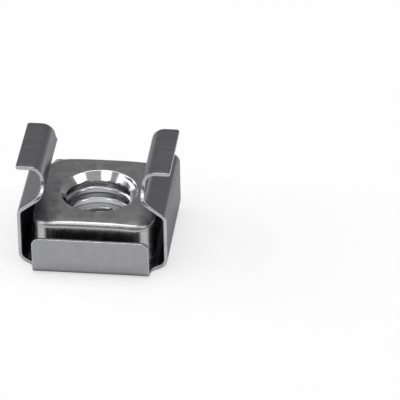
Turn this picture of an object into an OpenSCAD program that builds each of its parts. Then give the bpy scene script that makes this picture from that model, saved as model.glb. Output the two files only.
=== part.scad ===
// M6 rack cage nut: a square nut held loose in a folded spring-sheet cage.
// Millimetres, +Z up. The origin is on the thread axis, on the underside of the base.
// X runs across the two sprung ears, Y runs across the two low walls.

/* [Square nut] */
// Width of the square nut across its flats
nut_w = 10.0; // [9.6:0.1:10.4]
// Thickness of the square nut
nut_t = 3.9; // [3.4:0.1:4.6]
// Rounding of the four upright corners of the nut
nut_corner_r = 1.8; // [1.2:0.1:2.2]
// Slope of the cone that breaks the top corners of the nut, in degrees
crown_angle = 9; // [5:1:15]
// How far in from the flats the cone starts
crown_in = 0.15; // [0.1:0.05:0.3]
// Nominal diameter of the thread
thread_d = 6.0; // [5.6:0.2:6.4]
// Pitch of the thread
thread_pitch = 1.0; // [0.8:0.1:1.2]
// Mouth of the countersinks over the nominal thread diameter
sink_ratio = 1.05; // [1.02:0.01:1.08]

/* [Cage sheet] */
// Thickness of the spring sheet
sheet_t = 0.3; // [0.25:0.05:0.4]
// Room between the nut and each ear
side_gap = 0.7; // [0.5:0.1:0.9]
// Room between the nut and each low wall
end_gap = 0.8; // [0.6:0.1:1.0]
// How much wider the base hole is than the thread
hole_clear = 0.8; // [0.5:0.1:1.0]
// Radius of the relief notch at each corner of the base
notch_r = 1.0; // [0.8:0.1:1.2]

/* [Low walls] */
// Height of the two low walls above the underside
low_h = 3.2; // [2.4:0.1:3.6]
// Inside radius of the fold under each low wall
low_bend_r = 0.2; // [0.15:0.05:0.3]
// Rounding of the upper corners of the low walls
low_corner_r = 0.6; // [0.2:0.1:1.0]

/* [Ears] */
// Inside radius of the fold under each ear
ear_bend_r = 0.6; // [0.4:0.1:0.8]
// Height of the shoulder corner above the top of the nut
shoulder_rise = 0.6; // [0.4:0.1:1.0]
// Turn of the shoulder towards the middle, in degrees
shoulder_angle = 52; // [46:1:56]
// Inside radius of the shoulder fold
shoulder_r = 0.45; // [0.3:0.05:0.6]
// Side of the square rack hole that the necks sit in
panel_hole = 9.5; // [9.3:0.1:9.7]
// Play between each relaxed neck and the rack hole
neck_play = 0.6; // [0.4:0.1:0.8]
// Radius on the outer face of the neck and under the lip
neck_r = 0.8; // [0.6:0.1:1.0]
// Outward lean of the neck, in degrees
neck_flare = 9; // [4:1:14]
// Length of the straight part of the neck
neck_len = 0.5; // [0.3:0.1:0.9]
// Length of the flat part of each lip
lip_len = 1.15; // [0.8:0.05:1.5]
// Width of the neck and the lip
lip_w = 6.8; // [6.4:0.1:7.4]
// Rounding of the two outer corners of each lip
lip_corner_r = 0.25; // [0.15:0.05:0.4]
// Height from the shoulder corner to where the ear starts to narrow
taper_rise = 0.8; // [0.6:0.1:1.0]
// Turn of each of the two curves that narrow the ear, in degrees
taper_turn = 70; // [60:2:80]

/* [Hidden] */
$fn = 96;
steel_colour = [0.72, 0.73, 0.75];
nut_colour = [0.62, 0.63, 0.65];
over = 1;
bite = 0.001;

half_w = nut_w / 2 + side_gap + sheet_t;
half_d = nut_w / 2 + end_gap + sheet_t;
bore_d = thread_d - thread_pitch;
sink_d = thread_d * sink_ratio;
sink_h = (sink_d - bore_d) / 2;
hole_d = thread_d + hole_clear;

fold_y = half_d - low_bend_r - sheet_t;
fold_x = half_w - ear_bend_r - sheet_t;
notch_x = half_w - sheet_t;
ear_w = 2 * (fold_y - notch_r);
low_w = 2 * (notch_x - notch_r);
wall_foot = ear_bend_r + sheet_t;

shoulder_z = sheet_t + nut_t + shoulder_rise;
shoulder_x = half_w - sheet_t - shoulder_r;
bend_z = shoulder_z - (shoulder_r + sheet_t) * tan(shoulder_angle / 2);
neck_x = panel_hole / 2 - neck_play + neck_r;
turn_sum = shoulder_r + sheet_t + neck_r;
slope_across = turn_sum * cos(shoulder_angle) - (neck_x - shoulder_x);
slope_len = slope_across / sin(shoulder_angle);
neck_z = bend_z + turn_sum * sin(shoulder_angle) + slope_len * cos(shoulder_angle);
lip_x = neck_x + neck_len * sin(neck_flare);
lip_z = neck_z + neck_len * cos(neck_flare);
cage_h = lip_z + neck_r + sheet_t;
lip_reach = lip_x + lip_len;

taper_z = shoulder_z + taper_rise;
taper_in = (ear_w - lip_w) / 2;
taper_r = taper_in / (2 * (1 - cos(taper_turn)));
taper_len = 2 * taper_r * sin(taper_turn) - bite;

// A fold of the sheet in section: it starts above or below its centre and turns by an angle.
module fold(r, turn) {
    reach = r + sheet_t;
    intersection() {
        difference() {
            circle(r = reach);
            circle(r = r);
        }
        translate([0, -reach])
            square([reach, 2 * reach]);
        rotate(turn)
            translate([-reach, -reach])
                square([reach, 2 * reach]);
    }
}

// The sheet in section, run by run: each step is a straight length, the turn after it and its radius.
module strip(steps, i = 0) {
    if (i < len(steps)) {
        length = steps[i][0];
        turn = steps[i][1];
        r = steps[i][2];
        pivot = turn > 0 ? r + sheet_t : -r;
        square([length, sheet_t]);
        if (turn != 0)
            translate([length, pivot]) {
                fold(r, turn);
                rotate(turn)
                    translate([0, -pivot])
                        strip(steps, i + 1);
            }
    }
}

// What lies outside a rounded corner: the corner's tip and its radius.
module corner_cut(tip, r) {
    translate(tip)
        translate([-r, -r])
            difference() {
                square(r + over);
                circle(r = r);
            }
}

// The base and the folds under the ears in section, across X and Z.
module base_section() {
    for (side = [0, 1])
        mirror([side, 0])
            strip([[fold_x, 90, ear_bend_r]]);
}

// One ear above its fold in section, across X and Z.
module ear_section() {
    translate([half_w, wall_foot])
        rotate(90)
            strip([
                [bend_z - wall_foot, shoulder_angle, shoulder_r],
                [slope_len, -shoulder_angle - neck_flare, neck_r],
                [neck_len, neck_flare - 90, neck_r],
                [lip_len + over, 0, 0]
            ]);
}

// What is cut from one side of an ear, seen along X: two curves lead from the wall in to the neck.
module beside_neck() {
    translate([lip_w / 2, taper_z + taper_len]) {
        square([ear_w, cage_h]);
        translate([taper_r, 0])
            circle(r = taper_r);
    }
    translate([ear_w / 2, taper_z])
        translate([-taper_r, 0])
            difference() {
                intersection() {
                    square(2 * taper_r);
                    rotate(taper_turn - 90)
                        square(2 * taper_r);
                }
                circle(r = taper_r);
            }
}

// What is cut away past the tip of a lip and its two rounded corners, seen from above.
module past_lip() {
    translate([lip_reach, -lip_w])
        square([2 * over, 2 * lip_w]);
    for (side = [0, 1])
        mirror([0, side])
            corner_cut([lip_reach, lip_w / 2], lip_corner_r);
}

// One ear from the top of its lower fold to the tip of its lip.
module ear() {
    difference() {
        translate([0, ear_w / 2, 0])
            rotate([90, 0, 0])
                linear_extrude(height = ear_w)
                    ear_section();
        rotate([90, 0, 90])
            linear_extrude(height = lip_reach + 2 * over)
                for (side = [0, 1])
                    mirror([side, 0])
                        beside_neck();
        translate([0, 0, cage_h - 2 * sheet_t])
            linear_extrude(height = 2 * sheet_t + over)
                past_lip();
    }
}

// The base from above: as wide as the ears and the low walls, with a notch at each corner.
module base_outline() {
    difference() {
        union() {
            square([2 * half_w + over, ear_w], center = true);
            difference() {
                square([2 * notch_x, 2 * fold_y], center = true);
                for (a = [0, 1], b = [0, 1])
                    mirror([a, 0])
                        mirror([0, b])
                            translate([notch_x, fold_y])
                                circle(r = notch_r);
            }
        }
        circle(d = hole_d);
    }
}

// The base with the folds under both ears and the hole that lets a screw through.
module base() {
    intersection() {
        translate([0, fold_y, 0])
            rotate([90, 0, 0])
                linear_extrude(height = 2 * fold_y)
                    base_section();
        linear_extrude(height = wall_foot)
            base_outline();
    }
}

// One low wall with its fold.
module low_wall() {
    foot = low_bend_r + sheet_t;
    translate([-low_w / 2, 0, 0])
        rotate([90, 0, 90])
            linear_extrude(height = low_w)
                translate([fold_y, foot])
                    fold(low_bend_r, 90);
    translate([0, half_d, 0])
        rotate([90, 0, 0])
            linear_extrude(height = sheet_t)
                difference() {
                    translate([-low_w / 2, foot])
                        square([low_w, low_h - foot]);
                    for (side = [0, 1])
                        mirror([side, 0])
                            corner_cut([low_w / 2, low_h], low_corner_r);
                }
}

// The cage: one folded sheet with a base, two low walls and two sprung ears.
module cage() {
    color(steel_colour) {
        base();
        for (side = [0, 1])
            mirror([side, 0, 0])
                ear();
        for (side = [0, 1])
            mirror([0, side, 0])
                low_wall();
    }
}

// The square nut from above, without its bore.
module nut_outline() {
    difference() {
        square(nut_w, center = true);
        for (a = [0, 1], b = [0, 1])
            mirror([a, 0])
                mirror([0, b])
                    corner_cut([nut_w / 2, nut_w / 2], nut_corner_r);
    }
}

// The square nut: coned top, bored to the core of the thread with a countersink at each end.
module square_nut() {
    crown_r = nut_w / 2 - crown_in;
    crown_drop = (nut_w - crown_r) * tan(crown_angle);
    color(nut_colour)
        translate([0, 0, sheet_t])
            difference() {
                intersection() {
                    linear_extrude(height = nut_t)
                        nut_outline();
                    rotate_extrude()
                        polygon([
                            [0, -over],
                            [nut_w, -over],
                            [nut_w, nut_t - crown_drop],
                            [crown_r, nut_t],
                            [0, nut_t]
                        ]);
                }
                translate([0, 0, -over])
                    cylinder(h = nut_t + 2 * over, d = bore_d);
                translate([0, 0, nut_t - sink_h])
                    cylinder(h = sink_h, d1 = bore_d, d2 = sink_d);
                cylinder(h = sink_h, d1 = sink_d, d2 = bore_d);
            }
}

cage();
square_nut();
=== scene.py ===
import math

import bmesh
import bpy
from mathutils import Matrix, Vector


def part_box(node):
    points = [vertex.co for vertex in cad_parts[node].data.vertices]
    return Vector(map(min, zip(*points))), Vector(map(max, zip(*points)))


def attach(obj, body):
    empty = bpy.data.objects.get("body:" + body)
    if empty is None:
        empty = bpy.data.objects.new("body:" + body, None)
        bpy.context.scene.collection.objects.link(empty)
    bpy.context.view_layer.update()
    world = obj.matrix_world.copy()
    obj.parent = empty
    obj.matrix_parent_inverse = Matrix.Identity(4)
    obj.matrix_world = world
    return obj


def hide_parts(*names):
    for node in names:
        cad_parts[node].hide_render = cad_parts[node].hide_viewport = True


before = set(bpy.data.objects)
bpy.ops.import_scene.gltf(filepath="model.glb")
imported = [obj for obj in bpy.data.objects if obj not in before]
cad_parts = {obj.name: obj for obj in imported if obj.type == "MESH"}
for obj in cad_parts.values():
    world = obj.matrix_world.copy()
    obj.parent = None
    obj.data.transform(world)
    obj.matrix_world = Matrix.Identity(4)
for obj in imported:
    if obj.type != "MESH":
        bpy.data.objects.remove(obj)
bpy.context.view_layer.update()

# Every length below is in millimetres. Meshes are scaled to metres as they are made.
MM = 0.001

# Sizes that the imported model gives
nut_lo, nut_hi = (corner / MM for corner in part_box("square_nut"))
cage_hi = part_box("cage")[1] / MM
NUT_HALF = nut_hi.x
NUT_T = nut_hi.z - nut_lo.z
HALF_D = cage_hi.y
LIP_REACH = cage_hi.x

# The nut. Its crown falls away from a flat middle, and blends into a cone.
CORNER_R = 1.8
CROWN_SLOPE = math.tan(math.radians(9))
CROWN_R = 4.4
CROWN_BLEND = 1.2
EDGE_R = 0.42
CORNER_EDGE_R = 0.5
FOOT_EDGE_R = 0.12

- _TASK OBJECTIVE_
Everything from the line with "obj.matrix_world = world" to the end of the listing above needs to be duplicated exactly, both end lines included, with nothing more.

- _OUTPUT OF THE TASK_
    obj.matrix_world = world
    return obj


def hide_parts(*names):
    for node in names:
        cad_parts[node].hide_render = cad_parts[node].hide_viewport = True


before = set(bpy.data.objects)
bpy.ops.import_scene.gltf(filepath="model.glb")
imported = [obj for obj in bpy.data.objects if obj not in before]
cad_parts = {obj.name: obj for obj in imported if obj.type == "MESH"}
for obj in cad_parts.values():
    world = obj.matrix_world.copy()
    obj.parent = None
    obj.data.transform(world)
    obj.matrix_world = Matrix.Identity(4)
for obj in imported:
    if obj.type != "MESH":
        bpy.data.objects.remove(obj)
bpy.context.view_layer.update()

# Every length below is in millimetres. Meshes are scaled to metres as they are made.
MM = 0.001

# Sizes that the imported model gives
nut_lo, nut_hi = (corner / MM for corner in part_box("square_nut"))
cage_hi = part_box("cage")[1] / MM
NUT_HALF = nut_hi.x
NUT_T = nut_hi.z - nut_lo.z
HALF_D = cage_hi.y
LIP_REACH = cage_hi.x

# The nut. Its crown falls away from a flat middle, and blends into a cone.
CORNER_R = 1.8
CROWN_SLOPE = math.tan(math.radians(9))
CROWN_R = 4.4
CROWN_BLEND = 1.2
EDGE_R = 0.42
CORNER_EDGE_R = 0.5
FOOT_EDGE_R = 0.12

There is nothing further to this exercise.